The Utility of Count-based Models for the Digital Humanities

Discussing the history of collaboration between “humanities computing” and the computational linguistics community, Susan Hockey noted that  despite efforts to bring the fields closer together in the late 1980s, “there was limited communication between these communities, and humanities computing did not benefit as much as it could have done from computational linguistics techniques” (p. 13, Hockey 2004).Today, it would appear that this has changed, at least with respect to models of distributional semantics—computational models that attend to statistical patterns of association between words in large text corpora. For example, an entire issue of the Journal of Digital Humanities was devoted to topic models in 2012, and another class of distributional models known as word embeddings has recently been making waves (Schmidt 2015; Bjerva & Praet 2015; Heuser 2016). Such methods have particular promise for humanists interested in identifying groups of words that appear in similar contexts, identifying the semantic fields relevant to corpora that may be too large to read in their entirety (Newman & Block 2006), or identifying changes in concept use across time (Goldstone & Underwood 2012; Wevers, Kenter, & Huijnen 2015).

 

However, topic models and word embeddings often result in relatively opaque mathematical representations, creating difficulties for researchers attempting to use them to draw conclusions about the use of particular words. This paper will argue for the utility of count-based distributional models, which have largely escaped the purview of the humanities despite their long history in computational linguistics and recent articles arguing in their favour (Lebret & Collobert 2015; Levy, Goldberg, & Dagan 2015).
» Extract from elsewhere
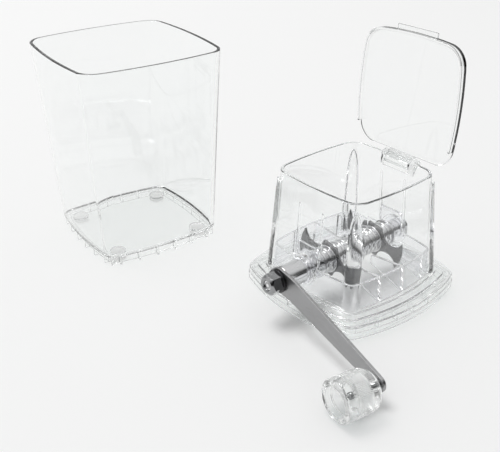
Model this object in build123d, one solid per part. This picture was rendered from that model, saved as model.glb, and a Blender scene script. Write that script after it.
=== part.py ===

Because the interpretation of every component of a vector in a count-based model is much clearer than in an embedding model, questions about why specific words appear as highly associated according to the model can be more clearly and rigorously investigated. By applying a count-based model to tasks that have recently been highlighted as use cases for word embeddings in the digital humanities, the present paper will illustrate that novel insights can be uncovered that would not have been possible with word embeddings or topic models alone.


 

References

 

Bjerva, Johannes, and Raf Praet. "Word Embeddings Pointing the Way for Late Antiquity." LaTeCH 2015 (2015): 53.

 

Goldstone, Andrew, and Ted Underwood. "What Can Topic Models of PMLA Teach Us About the History of Literary Scholarship?" Journal of Digital Humanities 2.1 (2012): 40-49.

 

Heuser, Ryan. "Word Vectors in the Eighteenth Century, Episode 1: Concepts." Adventures of the Virtual. 14 Apr. 2016. Web. 14 May 2016.

 

Hockey, Susan. “The History of Humanities Computing.” A Companion to Digital Humanities. Eds. Susan Schreibman, Ray Siemens, & John Unsworth. Oxford: Blackwell, 2004. 3-19.

 

Lebret, Rémi, and Ronan Collobert. "Rehabilitation of Count-based Models for Word Vector Representations."  Computational Linguistics and Intelligent Text Processing. Springer International Publishing, 2015. 417-429.

 

Levy, Omer, Yoav Goldberg, and Ido Dagan. "Improving distributional similarity with lessons learned from word embeddings." Transactions of the Association for Computational Linguistics 3 (2015): 211-225.

 

Newman, David J., and Sharon Block. "Probabilistic Topic Decomposition of an Eighteenth‐Century American Newspaper." Journal of the American Society for Information Science and Technology 57.6 (2006): 753-767.

 

Schmidt, Ben. "Word Embeddings for the Digital Humanities." Ben's Bookworm Blog. 25 Oct. 2015. Web. 14 May 2016.

 

Wevers, Melvin, Kenter, Tom, and Huijnen, Pem. 2015. "Concepts Through Time: Tracing Concepts In Dutch Newspapers Discourse (1890-1990) Using Word Embeddings." DH2015, Sydney, Australia.